▶ Dataset excerpt:
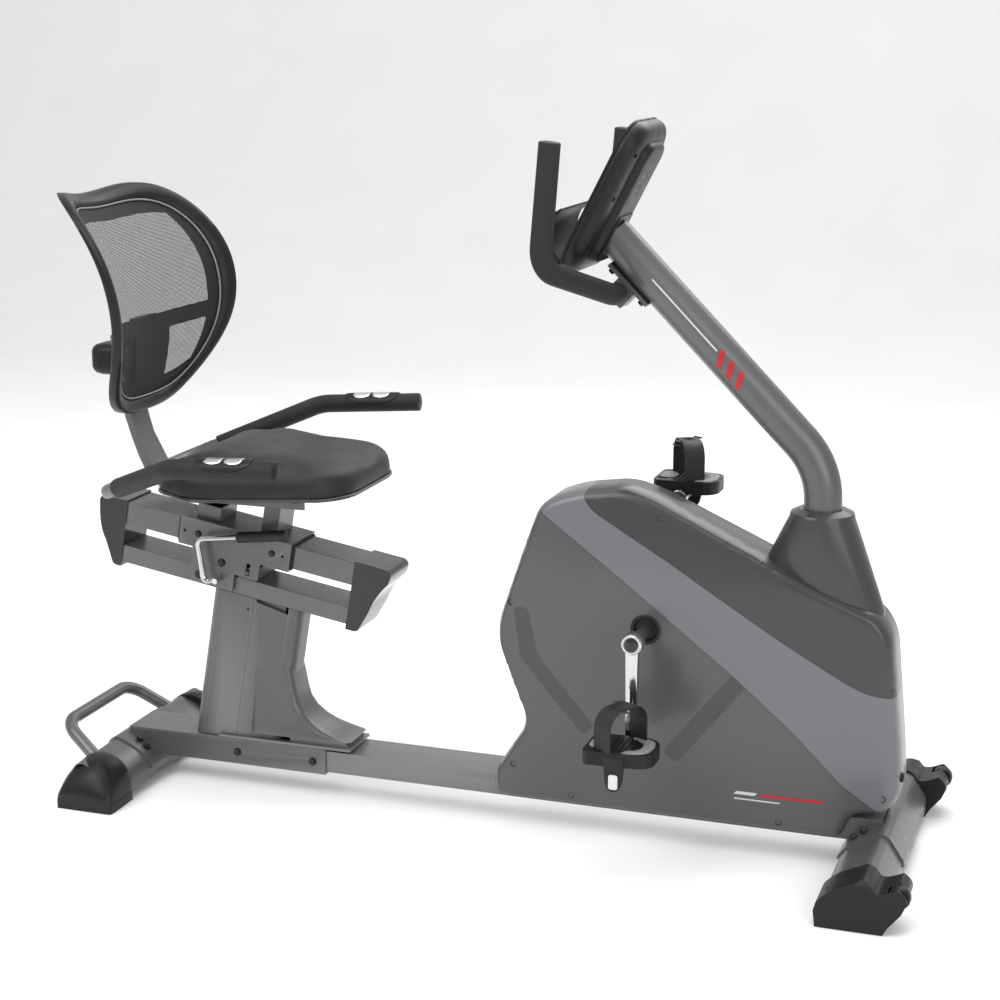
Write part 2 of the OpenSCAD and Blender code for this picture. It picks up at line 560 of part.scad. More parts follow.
// The backrest against the height share t from 0 to 1: height, half width, side edge and dish
back_lo = 658;
back_hi = 1046;
function back_w(t) = 150 + 34 * t + 47 * sin(180 * t);
function back_edge(t) = -618 - 44 * t + 86 * sin(180 * t);
function back_dish(t) = 8 + 30 * t + 36 * sin(180 * t);
// Point of the front face at share k of the half width, d further forward
function back_pt(t, k, d) = [back_edge(t) - back_dish(t) * (1 - k * k) + d, back_w(t) * k,
    back_lo + (back_hi - back_lo) * t + 14 * k * k];
// Centre line of the back in side view, over its lower part, d in front of the face
function spine(d) = [for (i = [0:6]) let (p = back_pt(0.03 + 0.065 * i, 0, d)) [p[0], p[2]]];
// Slab that follows the backrest's double curve between side shares k0 and k1, height shares t0 and t1
module back_slab(t0, t1, k0, k1, nt, nk, d0, d1) {
    pt = [for (d = [d0, d1], i = [0:nt], j = [0:nk]) back_pt(t0 + (t1 - t0) * i / nt, k0 + (k1 - k0) * j / nk, d)];
    m = (nt + 1) * (nk + 1);
    w = nk + 1;
    function q(a, b, c, d) = [[a, b, c], [a, c, d]];
    faces = concat(
        [for (i = [0:nt - 1], j = [0:nk - 1]) each q(i * w + j, (i + 1) * w + j, (i + 1) * w + j + 1, i * w + j + 1)],
        [for (i = [0:nt - 1], j = [0:nk - 1]) each q(m + i * w + j, m + i * w + j + 1, m + (i + 1) * w + j + 1, m + (i + 1) * w + j)],
        [for (j = [0:nk - 1]) each q(j, j + 1, m + j + 1, m + j)],
        [for (j = [0:nk - 1]) each q(nt * w + j + 1, nt * w + j, m + nt * w + j, m + nt * w + j + 1)],
        [for (i = [0:nt - 1]) each q((i + 1) * w, i * w, m + i * w, m + (i + 1) * w)],
        [for (i = [0:nt - 1]) each q(i * w + nk, (i + 1) * w + nk, m + (i + 1) * w + nk, m + i * w + nk)]);
    polyhedron(pt, faces);
}
// Closed rim that follows the backrest's edge, w its share of the half width
module back_rim(w, d0, d1, n = 48) {
    edge = [for (i = [0:n - 1]) let (a = 360 * i / n, c = cos(a), e = sin(a), m = max(abs(c), abs(e)))
        [c / m * pow(m, 0.35), 0.5 + 0.5 * e / m * pow(m, 0.35)]];
    pt = [for (p = edge, q = [[1, d0], [1, d1], [1 - w, d1], [1 - w, d0]])
        back_pt(0.5 + (p[1] - 0.5) * q[0], p[0] * q[0], q[1])];
    polyhedron(pt, [for (i = [0:n - 1], k = [0:3]) let (j = (i + 1) % n, l = (k + 1) % 4)
        each [[4 * i + k, 4 * i + l, 4 * j + l], [4 * i + k, 4 * j + l, 4 * j + k]]]);
}
module backrest_frame() color(black) {
    back_rim(0.13, -8, 12);
    difference() {
        union() {
            box([-727, -38, 716], [-622, 38, 792]);
            side(-58, 58) polygon(concat(spine(-16), back(spine(-3))));
        }
        side(-30.3, 30.3) polygon(concat([[-670, 614], [-670, 800], [-648.6, 800], [-648.6, 790]],
            bez([-640.6, 700], [-632.6, 664], [-617.6, 614], 4)));
    }
}
module backrest_mesh() color("#3a3b3d") back_slab(0.063, 0.937, -0.857, 0.857, 12, 14, 0, 3);
seat_bar = [[-624, 0, 541], [-624, -150, 541], [-418, -292, 628], [-232, -grip_y, 640]];
module seat_handlebar() color(frame_grey) difference() {
    bent_tube(bar_path(seat_bar), bar_r, 60, bar_r - 2, 16);
    side(-30.2, 30.2) polygon([[-700, 500], [-500, 500], [-500, 560], [-700, 560]]);
}
module seat_grips() color(black) both_sides()
    bent_tube([seat_bar[1] + unit(seat_bar[2] - seat_bar[1]) * 62, seat_bar[2], seat_bar[3] + [3, -0.2, 0.2]], 16.5, 60, bar_r + 0.2);
module pulse_sensors() color("#c8cacc") both_sides() translate([-318, -298.9, 634.4]) rotate([0, -3.6, -3.9]) difference() {
    rotate([0, 90, 0]) cylinder(r = 19.4, h = 92, center = true);
    rotate([0, 90, 0]) cylinder(r = 17.2, h = 93, center = true);
    box([-60, -30, -30], [60, 30, 4]);
}
lever_pin = [-462, -68, 381];
module seat_lever() color("#d0d2d4") {
    rod(lever_pin - [0, 5, 0], lever_pin + [0, 27, 0], 5);
    bent_tube([lever_pin, [-484, -68, 377], [-495, -68, 452], [-330, -68, 472]], 5, 10, 0, 12);
}
module lever_grip() color(black) rod([-418, -68, 461.3], [-326, -68, 472.5], 9.5, 4.4);
module lock_pawl() color("#3c3e40") on_rail() {
    box([12, -43, lower_top + 0.6], [44, 43, -58]);
    rod([30, -50, -66], [30, 50, -66], 3.5);
}

front_beam();
rear_beam();
rear_stabiliser();
front_stabiliser();
rear_feet();
front_feet();
transport_handle();
seat_column();
column_cover_front();
column_cover_rear();
upper_rail();
lower_rail();
rail_caps();
drive_frame();
shroud_right();
shroud_left();
side_trims();
top_cover();
post_cone();
post_tube();
console_back();
console_face();
console_screen();
tablet_ledge();
handlebar_clamp();
front_handlebar();
front_grips();
power_inlet();
crank_bearings();
drive_belt();
resistance_motor();
frame_bolts();
shroud_screws();
crank_axle();
drive_pulley();
crank_arms();
pedal_right();
pedal_left();
strap_right();
strap_left();
flywheel();
magnet_bracket();
carriage_sleeve();
sleeve_bushings();
seat_bracket();
seat_cushion();
backrest_bar();
backrest_frame();
backrest_mesh();
seat_handlebar();
seat_grips();
pulse_sensors();
seat_lever();
lever_grip();
lock_pawl();
wheel_right();
wheel_left();
button_up();
button_down();
button_start();
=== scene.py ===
import json
import math

import bmesh
import bpy
from mathutils import Matrix, Vector
from mathutils.geometry import delaunay_2d_cdt

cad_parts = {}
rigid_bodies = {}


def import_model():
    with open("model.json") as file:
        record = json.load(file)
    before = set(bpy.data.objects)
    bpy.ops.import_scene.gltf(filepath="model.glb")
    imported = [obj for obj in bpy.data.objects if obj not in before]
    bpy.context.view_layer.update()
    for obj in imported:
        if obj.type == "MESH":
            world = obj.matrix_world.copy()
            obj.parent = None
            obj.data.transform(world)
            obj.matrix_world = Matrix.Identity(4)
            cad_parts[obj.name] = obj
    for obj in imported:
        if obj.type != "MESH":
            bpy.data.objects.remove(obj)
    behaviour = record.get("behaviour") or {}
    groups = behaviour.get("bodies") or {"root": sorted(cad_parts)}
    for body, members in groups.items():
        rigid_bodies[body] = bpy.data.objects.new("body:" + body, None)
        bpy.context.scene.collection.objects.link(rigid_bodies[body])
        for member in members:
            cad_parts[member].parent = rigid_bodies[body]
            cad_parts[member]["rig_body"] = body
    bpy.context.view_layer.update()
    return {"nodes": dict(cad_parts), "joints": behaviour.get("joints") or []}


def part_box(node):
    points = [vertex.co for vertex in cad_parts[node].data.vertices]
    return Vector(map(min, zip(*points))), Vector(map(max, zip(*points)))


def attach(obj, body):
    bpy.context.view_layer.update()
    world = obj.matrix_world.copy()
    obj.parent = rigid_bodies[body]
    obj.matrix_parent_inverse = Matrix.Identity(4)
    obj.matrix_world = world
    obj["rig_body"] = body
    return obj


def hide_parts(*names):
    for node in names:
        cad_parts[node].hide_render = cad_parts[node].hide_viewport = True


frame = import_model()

bl_info = {
    "name": "Recumbent Bike Finish",
    "version": (1, 0, 0),
    "blender": (4, 5, 0),
    "location": "3D View > Sidebar > Bike",
    "description": "Builds the visible pieces and finishes of a recumbent exercise bike around its fixed frame",
    "category": "Object",
}

MM = 0.001
NODES = frame["nodes"]
JOINTS = {j["name"]: j for j in frame["joints"]}
CRANK = Vector(JOINTS["crank_spin"]["pos_m"])
PEDALS = {side: Vector(JOINTS[f"pedal_{side}_spin"]["pos_m"]) * Vector((1, 0, 1)) for side in ("right", "left")}
WHEELS = {"right": Vector(JOINTS["wheel_right_spin"]["pos_m"]), "left": Vector(JOINTS["wheel_left_spin"]["pos_m"])}
RAIL_DIR = Vector(JOINTS["seat_slide"]["axis"]).normalized()
RAIL_UP = Vector(JOINTS["lock_lift"]["axis"]).normalized()
FACE_IN = Vector(JOINTS["button_up_press"]["axis"]).normalized()
SIDES = {"right": -1, "left": 1}


def pt(x, y, z):
    """A point given in millimetres."""
    return Vector((x, y, z)) * MM


def lerp(a, b, t):
    return a + (b - a) * t


def table(points, x):
    """Straight-line reading of a list of (x, value) pairs."""
    for (x0, v0), (x1, v1) in zip(points, points[1:]):
        if x <= x1:
            return lerp(v0, v1, max(0.0, (x - x0) / (x1 - x0)))
    return points[-1][1]


# ---------------------------------------------------------------- settings


class BikeSizes(bpy.types.PropertyGroup):
    """Sizes that the visible pieces add to the frame."""

    edge_radius: bpy.props.FloatProperty(
        name="Edge radius", description="Rounding of pressed and moulded edges", default=0.0016,
        min=0.0003, max=0.004, unit="LENGTH")
    housing_round: bpy.props.FloatProperty(
        name="Housing rounding", description="Radius where the housing sides turn into its rim", default=0.014,
        min=0.004, max=0.025, unit="LENGTH")
    cushion_cap: bpy.props.FloatProperty(
        name="Cushion swell", description="Furthest that the cushion's cover may swell", default=0.012,
        min=0.0, max=0.03, unit="LENGTH")
    net_pitch: bpy.props.FloatProperty(
        name="Net pitch", description="Distance between the threads of the back net", default=0.0027,
        min=0.001, max=0.006, unit="LENGTH")


class BikeColours(bpy.types.PropertyGroup):
    """Colours of the main finishes."""

    frame_paint: bpy.props.FloatVectorProperty(
        name="Frame paint", description="Powder coat of the steel frame", default=(0.078, 0.079, 0.081),
        min=0, max=1, subtype="COLOR")
    housing: bpy.props.FloatVectorProperty(
        name="Housing", description="Main housing shells", default=(0.066, 0.0668, 0.068), min=0, max=1,
        subtype="COLOR")
    cover: bpy.props.FloatVectorProperty(
        name="Top cover", description="Dark cover over the housing", default=(0.034, 0.0343, 0.035), min=0, max=1,
        subtype="COLOR")
    stripe: bpy.props.FloatVectorProperty(
        name="Side stripe", description="Light panels on both sides", default=(0.115, 0.119, 0.126), min=0, max=1,
        subtype="COLOR")
    black: bpy.props.FloatVectorProperty(
        name="Black plastic", description="Caps, console and pedals", default=(0.007, 0.007, 0.0074), min=0, max=1,
        subtype="COLOR")
    accent: bpy.props.FloatVectorProperty(
        name="Accent", description="Plain accent stripes", default=(0.30, 0.006, 0.014), min=0, max=1,
        subtype="COLOR")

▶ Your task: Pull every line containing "before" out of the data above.

▶ Response:
    before = set(bpy.data.objects)
    imported = [obj for obj in bpy.data.objects if obj not in before]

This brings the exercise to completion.